Here’s a solution to make your marketing budget work harder: Take a small percentage of money spent on expensive print ads or PR firms, and redirect those funds to train authors how to sell more books. Doing so allows you to simultaneously cut costs and create more writers marketing their frontlist and backlist titles. Below are three ways that educated authors could help publishers maximize their marketing budget:

Spend less on outside PR firms. Teach authors to get media interviews on their own.
Many publishers spend big money on outside PR firms. Fees can range from $1,500 - $5,000 per month per title! For an A-level author, this money may be worth spending to secure prestigious exposure. But, for the average author, publishers could save money by teaching authors how to partner with their in-house PR staff and get more media interviews on their own. And, since the average book launch only lasts around 90 – 120 days. Authors can keep the media ball rolling long after the book tour stops at no extra cost to the publisher.

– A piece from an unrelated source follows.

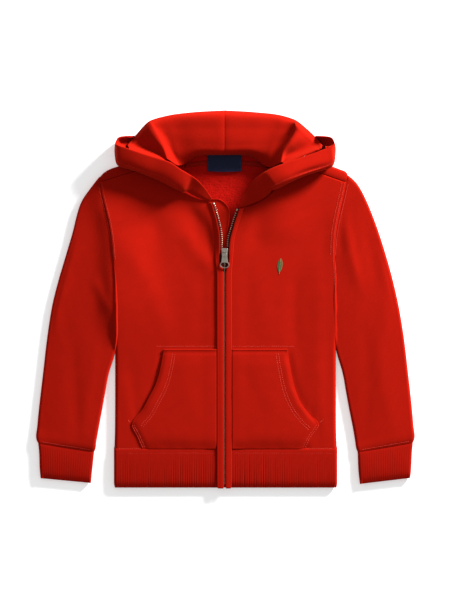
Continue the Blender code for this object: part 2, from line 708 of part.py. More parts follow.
def wall_along_run(table, edge):
    """How far along each section the wall reaches in, for an edge that crosses the sections aslant."""
    tangent = np.gradient(table[:, edge:edge + 2], axis=0)
    run = table[:, 2:4] - table[:, :2]
    sine = np.abs(tangent[:, 0] * run[:, 1] - tangent[:, 1] * run[:, 0])
    sine = sine / np.linalg.norm(tangent, axis=1) / np.linalg.norm(run, axis=1)
    return WALL / np.maximum(sine, 0.22)


def armhole_bow(first, side):
    """Shares along the first section of a sleeve, and how far the armhole seam bows out of it there."""
    outer, inner = first[:2], first[2:4]
    length = np.hypot(*(inner - outer))
    run = (inner - outer) / length
    y = np.linspace(outer[1], inner[1], 13)
    seam = np.column_stack([body_edge(y, side) + math.copysign(ARM_SEAM, outer[0]), y]) - outer
    return np.array([seam @ run / length, seam @ np.array([-run[1], run[0]])])


def sleeve(name, table, side):
    """Sleeve: a flattened tube through its sections, the first of which follows the armhole seam."""
    top, below, end_steps = 10, 9, 3
    place = np.arange(len(table))
    shares = np.linspace(0.0, 1.0, top)
    walls = zip(wall_along_run(table, 0), wall_along_run(table, 2))
    seam = armhole_bow(table[0], side)
    outer, inner = [], []
    for row, at, (outer_wall, inner_wall) in zip(table, place, walls):
        bend = seam * np.array([[1.0], [max(0.0, 1.0 - at / 2.5) ** 2]])
        ring = tube_section(row, shares, end_steps, below, bend)
        core = tube_core(row, shares, end_steps, below, bend, outer_wall, inner_wall)
        for share, first, last, height, width in SLEEVE_FOLDS:
            here = soft_step(at, first - 0.8, first + 0.8) * (1.0 - soft_step(at, last - 0.8, last + 0.8))
            lift = height * here * np.exp(-(((shares - share) / width) ** 2))
            ring[:top, 2] += lift
            core[:top, 2] += lift
        outer.append(ring)
        inner.append(core)
    return walled_loft(name, np.array(outer), np.array(inner), CLOTH, closed=True)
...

For example, I taught an author how to capture media coverage for her new message. Within three weeks, she lined up nine radio interviews and a television appearance by herself. Another client landed six interviews within six weeks – and resurrected interest in two backlist titles. Why pay expensive fees to PR firms when you can pay less to teach authors how to do it themselves.

Spend less on pricey print ads. Teach authors how to get more article placements.
Many publishers spend over $10,000 – 20,000 per title on print promotion. Since most Americans ignore advertising, however, it’s easy to feel like you’re wasting critical marketing dollars. Consider a better return on investment. Teach authors how to get magazine articles placed in front of an interested audience.

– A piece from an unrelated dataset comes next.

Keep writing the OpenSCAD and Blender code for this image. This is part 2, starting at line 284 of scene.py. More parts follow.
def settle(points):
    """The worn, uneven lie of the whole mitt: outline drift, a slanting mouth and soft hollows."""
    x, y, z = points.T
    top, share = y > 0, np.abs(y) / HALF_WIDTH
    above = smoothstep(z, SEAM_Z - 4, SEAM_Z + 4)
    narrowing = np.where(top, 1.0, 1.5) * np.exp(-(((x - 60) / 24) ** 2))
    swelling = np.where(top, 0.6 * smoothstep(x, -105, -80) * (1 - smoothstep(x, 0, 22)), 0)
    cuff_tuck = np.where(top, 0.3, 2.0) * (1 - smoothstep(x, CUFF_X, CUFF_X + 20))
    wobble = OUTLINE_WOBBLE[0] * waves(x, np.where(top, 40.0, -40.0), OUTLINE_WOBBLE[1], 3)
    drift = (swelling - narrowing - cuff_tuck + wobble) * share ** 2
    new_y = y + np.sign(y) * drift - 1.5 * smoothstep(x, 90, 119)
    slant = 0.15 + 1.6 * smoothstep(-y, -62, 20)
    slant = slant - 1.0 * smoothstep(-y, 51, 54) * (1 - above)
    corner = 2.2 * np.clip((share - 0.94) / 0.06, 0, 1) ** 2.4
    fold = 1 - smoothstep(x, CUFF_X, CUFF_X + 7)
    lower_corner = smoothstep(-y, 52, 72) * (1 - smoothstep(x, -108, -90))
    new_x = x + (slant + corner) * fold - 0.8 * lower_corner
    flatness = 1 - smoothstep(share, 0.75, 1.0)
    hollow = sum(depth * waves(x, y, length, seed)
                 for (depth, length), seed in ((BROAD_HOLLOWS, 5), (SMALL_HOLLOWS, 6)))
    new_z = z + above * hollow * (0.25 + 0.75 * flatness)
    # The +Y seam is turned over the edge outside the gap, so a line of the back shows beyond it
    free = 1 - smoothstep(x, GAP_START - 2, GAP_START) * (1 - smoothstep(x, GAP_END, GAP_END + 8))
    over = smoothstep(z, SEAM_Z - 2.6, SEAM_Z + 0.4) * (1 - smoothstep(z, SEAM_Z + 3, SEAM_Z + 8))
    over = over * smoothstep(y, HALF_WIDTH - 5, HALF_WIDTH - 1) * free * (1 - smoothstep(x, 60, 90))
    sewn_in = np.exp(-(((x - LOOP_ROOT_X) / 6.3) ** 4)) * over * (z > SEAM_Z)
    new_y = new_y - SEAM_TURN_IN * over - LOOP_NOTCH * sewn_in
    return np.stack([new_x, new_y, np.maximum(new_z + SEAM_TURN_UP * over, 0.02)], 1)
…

Major magazine and newspaper ads can cost publishers over $4,000. Whereas, authors can repackage their book’s expertise into articles and interviews for free. And, most people agree that articles are three times more valuable than advertisements, because of the higher credibility factor with readers.

For instance, I taught author, Leslie Vernick, how to send insightful content to influential editors and leaders through a regular newsletter. Her very first issue created an invitation to become the relationship expert columnist for Today’s Christian Woman magazine! This regular feature in concert with other marketing efforts helped her new book, The Emotionally Destructive Relationship, go into a 6th printing in 12 months. Even better, the national magazine exposure didn’t cost Vernick’s publisher a dime. Yet, it would have cost thousands to buy high-profile ad space to get similar attention for her book…not to mention all of the money and time spent on staff involvement.

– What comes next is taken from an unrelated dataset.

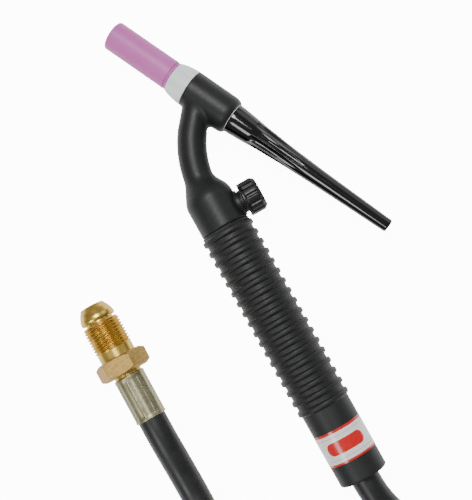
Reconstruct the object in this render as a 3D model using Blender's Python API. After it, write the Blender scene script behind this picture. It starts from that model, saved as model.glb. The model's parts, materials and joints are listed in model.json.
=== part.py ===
"""Air-cooled welding torch with a flexible neck, a gas valve and its one-piece power and gas hose.

The torch lies on its side. Row frame: +Z up, +Y along the handle towards the head, +X towards the valve knob and
the back cap; the origin is on the floor, under the middle of the torch. Lengths are in metres.
"""

import math

import bmesh
import bpy
import numpy as np

# Places. The torch frame's origin is on the handle's axis, at the first rib.
AXIS_HEIGHT = 0.01565
TORCH_X, TORCH_Y = -0.0337, 0.0084
GAP = 0.0003
TURN_STEPS = 24
FINE_STEPS = 32
SMALL_STEPS = 20

# Handle: a ribbed rubber tube with a plain rear sleeve.
RIB_RADIUS, ROOT_RADIUS, SLEEVE_RADIUS = 0.01565, 0.01425, 0.01405
RIB_PITCH, RIB_COUNT = 0.00631, 18
HANDLE_FRONT, HANDLE_REAR = 0.0033, -0.1528
HANDLE_BORE, HANDLE_MOUTH = 0.0123, 0.0095
LABEL_FRONT, LABEL_REAR = -0.1217, -0.1403

# Flexible neck: an arc that leaves the handle's axis and turns towards the knob side.
NECK_RADIUS, NECK_ARC, NECK_START = 0.00845, 0.058, 0.0275
NECK_TURN = math.radians(42)
NECK_FIXED, HEAD_FIXED = math.radians(8), math.radians(38.5)
HEAD_STATION = NECK_TURN + 0.014 / NECK_ARC
NECK_GAP = GAP / NECK_ARC
NECK_TUBE_OUTER, NECK_TUBE_INNER = 0.004, 0.0025
NECK_CHANNEL = 0.0043

# Head, measured from where the neck meets it, positive towards the nozzle.
HEAD_TILT = math.radians(25.4)
HEAD_RADIUS, HEAD_CORE_RADIUS = 0.01105, 0.008
HEAD_FRONT, HEAD_BACK = 0.0066, -0.0226
SHIELD_FRONT, NOZZLE_FRONT = 0.0184, 0.0616
NOZZLE_RADIUS, NOZZLE_BORE, NOZZLE_THREAD_BORE = 0.00875, 0.00635, 0.0059
CAP_END, CAP_FLUTES = -0.1298, 10
ELECTRODE_RADIUS, ELECTRODE_LENGTH, ELECTRODE_TIP = 0.0012, 0.150, 0.0496

# Valve, on an axis across the handle's.
VALVE_Y = 0.0119
BODY_RADIUS, BODY_TOP = 0.014, 0.020
CORE_RADIUS, CORE_NOSE, SKIRT_END = 0.009, 0.0055, -0.0255
BOSS_RADIUS, BOSS_STEP_RADIUS, BOSS_END = 0.0067, 0.0074, 0.0163
KNOB_RADIUS, KNOB_BACK, KNOB_FRONT, KNOB_FLUTES = 0.0101, 0.0168, 0.0274, 12
STEM_RADIUS, STEM_BORE = 0.003, 0.0033
SEAL_PLACE = 0.0100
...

Spend less on book videos. Teach authors how to get more speaking engagements.
YouTube has made book trailer videos the sexy, new, marketing starlet. The problem is most trailers fit into two categories: low-budget, boring, author interviews that put you to sleep. Or, high-budget, mini-movies that substantially raise your break-even point. Worse, it’s difficult to track direct R.O.I. from a video trailer. So, why toss money to the wind when you can spend your budget on a sure thing? Author speaking engagements trump video book trailers any day of the week.

When authors learn to speak more frequently, they spend more time in direct contact with their target audience, develop emotional connections with readers, generate back-of-the-room book sales, and capture contact information to grow their platform.

Two of my clients recently sold over $2,000 worth of books at individual speaking engagements. Plus, they created powerful word-of-mouth, and acquired hundreds of new subscribers to their monthly newsletters. Talk about return on investment! This may explain why some larger publishers are setting up in-house speakers bureaus. In contrast, you don’t get any of those benefits from a book video trailer.

As our economy tightens, publishers cannot afford to waste any part of their marketing budget. So, reduce expenditures on expensive, ineffective methods, such as print ads, outside PR, and videos. Instead, redirect funds to train authors how to do more book marketing for you. Authors are more capable than many publishers think. And, now is the time to make sure every resource in your company is pulling together.